For the funerals of the poor or homeless conducted by the state, there’s no such flourish.
“Certain funeral directors will have a base model coffin or casket that they use and will ring and say “it’s a cheaper one,” and that’s what they use, says Bayden. “It‘s called a ‘Jewish’, because it originates in the religious tradition of Jewish funerals demanding a simple wooden box with no ostentation.
“The name has always stuck with them, as it has with almost every casket and box in the place – the name’s been stuck with the design. The manager that was here long ago designed a box, and he called it ‘The Creswick’, because he was from Creswick. It’s stuck and hasn’t moved.”
Even the most necessary and permanent of trades must adapt. While we’re not at the point where the shapes have changed wildly as you might see in Ghana, you can have your coffin customised, colour-wise. Bayden has done football club colours and any number of personalised designs.
“I did one in Kermit green a while ago; and a beautiful job for an Aboriginal man. One half of the coffin was red, down the middle, the other half was black; there was a big yellow circle in the middle here. It looked pretty good.”

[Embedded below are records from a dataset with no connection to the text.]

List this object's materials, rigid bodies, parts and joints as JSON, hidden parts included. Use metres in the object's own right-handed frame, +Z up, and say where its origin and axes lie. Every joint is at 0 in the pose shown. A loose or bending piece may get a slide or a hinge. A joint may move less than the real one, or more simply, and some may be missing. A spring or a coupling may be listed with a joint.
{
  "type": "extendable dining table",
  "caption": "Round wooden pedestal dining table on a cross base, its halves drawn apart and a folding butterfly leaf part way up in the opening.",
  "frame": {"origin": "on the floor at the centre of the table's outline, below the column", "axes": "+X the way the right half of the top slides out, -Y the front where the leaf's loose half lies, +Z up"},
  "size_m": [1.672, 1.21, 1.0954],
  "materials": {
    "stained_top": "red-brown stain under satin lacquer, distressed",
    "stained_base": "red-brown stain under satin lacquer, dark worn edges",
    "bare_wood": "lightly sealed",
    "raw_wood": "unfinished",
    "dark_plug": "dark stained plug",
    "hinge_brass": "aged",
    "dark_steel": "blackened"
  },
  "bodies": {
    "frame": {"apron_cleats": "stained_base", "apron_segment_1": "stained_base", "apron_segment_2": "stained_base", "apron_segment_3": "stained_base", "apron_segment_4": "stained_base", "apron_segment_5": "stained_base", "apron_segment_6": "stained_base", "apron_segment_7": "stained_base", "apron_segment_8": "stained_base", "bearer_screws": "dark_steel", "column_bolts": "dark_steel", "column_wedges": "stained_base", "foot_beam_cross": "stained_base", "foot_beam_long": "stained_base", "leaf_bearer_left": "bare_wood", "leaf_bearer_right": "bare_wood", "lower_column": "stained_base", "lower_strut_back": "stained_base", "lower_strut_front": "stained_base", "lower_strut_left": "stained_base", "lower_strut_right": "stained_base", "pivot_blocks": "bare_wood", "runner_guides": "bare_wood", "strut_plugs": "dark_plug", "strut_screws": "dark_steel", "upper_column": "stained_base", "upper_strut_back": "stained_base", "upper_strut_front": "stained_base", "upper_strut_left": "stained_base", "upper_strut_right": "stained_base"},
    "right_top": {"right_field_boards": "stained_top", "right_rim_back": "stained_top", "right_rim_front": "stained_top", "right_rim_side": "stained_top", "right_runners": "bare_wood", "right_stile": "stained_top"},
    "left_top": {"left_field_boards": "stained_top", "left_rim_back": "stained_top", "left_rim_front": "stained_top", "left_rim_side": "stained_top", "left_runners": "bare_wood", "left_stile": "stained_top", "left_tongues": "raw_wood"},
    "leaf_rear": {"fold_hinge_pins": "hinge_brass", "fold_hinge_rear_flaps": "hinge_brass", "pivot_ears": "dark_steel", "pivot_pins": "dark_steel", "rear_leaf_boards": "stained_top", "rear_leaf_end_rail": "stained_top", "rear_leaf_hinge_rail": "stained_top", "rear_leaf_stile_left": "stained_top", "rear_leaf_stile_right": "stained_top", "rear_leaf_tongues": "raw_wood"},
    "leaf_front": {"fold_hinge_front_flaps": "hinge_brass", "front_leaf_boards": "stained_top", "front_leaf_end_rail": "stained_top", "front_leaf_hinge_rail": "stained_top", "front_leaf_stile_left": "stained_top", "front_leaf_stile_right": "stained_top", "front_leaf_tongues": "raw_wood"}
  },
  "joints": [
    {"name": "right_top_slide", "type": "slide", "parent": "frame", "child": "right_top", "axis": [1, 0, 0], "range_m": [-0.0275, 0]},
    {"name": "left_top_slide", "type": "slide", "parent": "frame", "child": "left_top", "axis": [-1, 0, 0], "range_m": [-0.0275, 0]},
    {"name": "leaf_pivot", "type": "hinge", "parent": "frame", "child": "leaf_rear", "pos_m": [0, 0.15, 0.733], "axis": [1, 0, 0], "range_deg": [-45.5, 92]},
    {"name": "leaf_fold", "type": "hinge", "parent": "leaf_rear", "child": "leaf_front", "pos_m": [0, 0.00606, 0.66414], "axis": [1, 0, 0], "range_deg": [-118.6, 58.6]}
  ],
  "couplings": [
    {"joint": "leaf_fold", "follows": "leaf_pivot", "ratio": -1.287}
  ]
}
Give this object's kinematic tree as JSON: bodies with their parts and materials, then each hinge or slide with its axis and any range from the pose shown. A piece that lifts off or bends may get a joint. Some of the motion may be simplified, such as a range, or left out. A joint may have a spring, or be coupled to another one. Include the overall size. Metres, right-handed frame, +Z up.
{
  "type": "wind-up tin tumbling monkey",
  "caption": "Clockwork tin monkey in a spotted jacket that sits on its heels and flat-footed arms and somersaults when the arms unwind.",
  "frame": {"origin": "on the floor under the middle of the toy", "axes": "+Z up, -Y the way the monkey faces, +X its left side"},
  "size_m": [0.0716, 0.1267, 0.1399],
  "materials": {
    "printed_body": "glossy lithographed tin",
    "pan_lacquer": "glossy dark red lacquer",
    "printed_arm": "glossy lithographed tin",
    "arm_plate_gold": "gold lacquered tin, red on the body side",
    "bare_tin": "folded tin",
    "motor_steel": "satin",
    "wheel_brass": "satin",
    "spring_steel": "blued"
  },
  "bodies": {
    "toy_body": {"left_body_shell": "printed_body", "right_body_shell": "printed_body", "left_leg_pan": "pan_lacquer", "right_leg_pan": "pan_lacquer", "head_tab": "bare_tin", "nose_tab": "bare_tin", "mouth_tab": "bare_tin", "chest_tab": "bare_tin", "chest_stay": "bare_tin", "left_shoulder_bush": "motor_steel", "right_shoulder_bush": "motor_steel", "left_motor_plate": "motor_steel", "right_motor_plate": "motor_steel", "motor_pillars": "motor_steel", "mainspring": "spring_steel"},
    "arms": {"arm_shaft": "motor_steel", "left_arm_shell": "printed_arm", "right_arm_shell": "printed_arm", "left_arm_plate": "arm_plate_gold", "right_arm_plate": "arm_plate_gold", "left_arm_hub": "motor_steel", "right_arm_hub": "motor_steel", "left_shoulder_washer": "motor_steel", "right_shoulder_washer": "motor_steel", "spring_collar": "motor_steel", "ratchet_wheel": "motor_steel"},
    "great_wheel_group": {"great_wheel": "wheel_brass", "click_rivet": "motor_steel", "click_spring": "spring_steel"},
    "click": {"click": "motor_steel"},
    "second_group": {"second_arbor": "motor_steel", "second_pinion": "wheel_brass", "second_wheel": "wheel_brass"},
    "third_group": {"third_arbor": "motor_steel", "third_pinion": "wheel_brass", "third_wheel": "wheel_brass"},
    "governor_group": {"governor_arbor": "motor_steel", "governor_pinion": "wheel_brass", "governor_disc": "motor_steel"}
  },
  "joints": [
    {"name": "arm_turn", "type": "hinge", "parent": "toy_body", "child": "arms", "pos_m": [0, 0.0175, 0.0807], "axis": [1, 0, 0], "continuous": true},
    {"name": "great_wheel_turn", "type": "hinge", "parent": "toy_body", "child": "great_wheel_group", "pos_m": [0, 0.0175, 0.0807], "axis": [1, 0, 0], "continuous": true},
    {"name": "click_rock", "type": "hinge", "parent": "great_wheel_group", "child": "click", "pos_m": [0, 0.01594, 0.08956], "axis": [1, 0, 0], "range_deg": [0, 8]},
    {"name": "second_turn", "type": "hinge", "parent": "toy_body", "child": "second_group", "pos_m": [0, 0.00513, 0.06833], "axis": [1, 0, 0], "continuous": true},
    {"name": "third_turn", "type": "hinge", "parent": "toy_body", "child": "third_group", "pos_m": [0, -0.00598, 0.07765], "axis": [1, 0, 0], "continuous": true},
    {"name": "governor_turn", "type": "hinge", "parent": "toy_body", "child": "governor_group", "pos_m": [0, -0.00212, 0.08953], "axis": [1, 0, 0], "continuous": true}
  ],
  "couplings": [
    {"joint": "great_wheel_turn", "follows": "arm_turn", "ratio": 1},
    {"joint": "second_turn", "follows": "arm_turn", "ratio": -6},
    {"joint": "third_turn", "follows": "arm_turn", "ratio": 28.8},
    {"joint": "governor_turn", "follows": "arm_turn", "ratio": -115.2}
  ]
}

“These old (veneer) paper designs, they’ll change one day. Vinyl wrapping is becoming big – you can print what ever you want on a coffin.”
Which makes the mind race. Imagine printing exactly what you thought of everyone onto a vinyl wraparound for your coffin. THAT’S called having the final say.
And the trend towards eco-funerals – cardboard coffins and such? Bayden is prosaic about the growth.
“At the moment they’re dearer than an MDF box. But it’s more and more popular, and things have to change.”
By the way – if you’re thinking of bypassing the funeral director and going straight to the manufacturer, you’ll have to think again.
“I get about half a dozen calls a month wanting to buy from us directly,” says Bayden. “We deal only with the funeral directors. We don’t sell to the public. We don’t want someone trying a backyard burial.”